Hawaii volcano Kilauea has forced more residents to abandon their home as fresh lava flow causes havoc in the area.
The National Guard was called out to the eastern region of Big Island last night to assist in fresh evacuations of residents in the path of a rampaging lava river.
Residents managed to escape the area mere hours before the lava severed road access to the area, according to officials.
The lava flow now covers more than 11 miles of land, displacing more than 10,000 people from their homes.
Where are the latest evacuations?
Residents in the seaside town Kapoho were forced to abandon their homes to escape a lava flow that was as wide as three football fields last night.
The National Guard and the local police force assisted in the evacuations which is estimated to have displaced more than 500 people.
Hours later, the lava flow destroyed much of the nearby highway connecting Kapoho and Vacationland, isolating more than 500 homes from the rest of the island, according to the Hawaii County Civil Defense Agency.
Because of the havoc and damage the volcano is causing, authorities gave residents two options: evacuate or get arrested.
Residents were advised to evacuate by Friday afternoon.
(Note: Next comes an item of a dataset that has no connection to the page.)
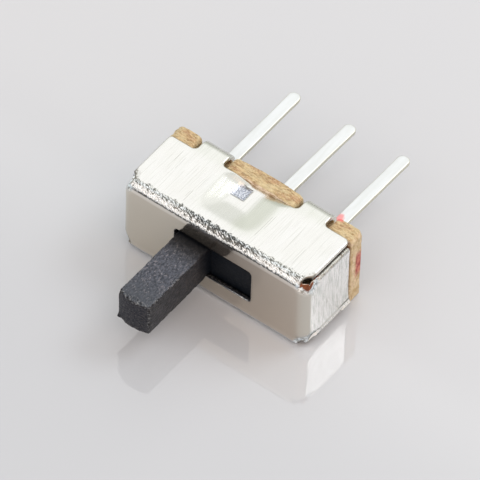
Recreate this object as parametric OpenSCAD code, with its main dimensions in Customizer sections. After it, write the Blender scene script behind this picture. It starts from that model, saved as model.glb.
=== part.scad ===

Emergency responders have no plans to rescue anyone from the evacuated areas past the deadline, the agency said.
“They are being asked to leave. Period,” county spokeswoman Janet Snyder told reporters.
More than 2,000 Hawaiian residents had already evacuated the Leilani Estates this week ahead of the lava river, but the latest predictions from geologists showed the lava creeping towards Kapoho early on Saturday morning.
Tensions in the southeastern region of Puna have been boiling over in recent days as residents who remain behind become increasingly agitated by the prolonged volcanic activity.
On Thursday a man was arrested after he fired a gun over the head of a neighbour who refused to leave the area.
The man pointed a gun at the Puna resident after he became paranoid that looters may raid houses left behind by evacuees.
Locals have become frustrated with the uncertainty authorities have over how long the volcanic activity can last. Lava flow has knocked out power and electricity supply to large parts of the south of Big Island, disrupting life for thousands of Hawaiians.
The USGS and the Hawaii Volcano Observatory (HVO) have been unable to predict when Kilauea will cease to spew lava and toxic fumes from the 23 fissures that have ben ripped open in the area.
The latest reports suggest that 87 homes have now been destroyed by the lava flow, which has been wreaking havoc in the country for more than a month.
Fissure 8 remains the most active in the region, according to the USGS, who say the hottest lava flow so far has been hurled more than 260 feet in the air.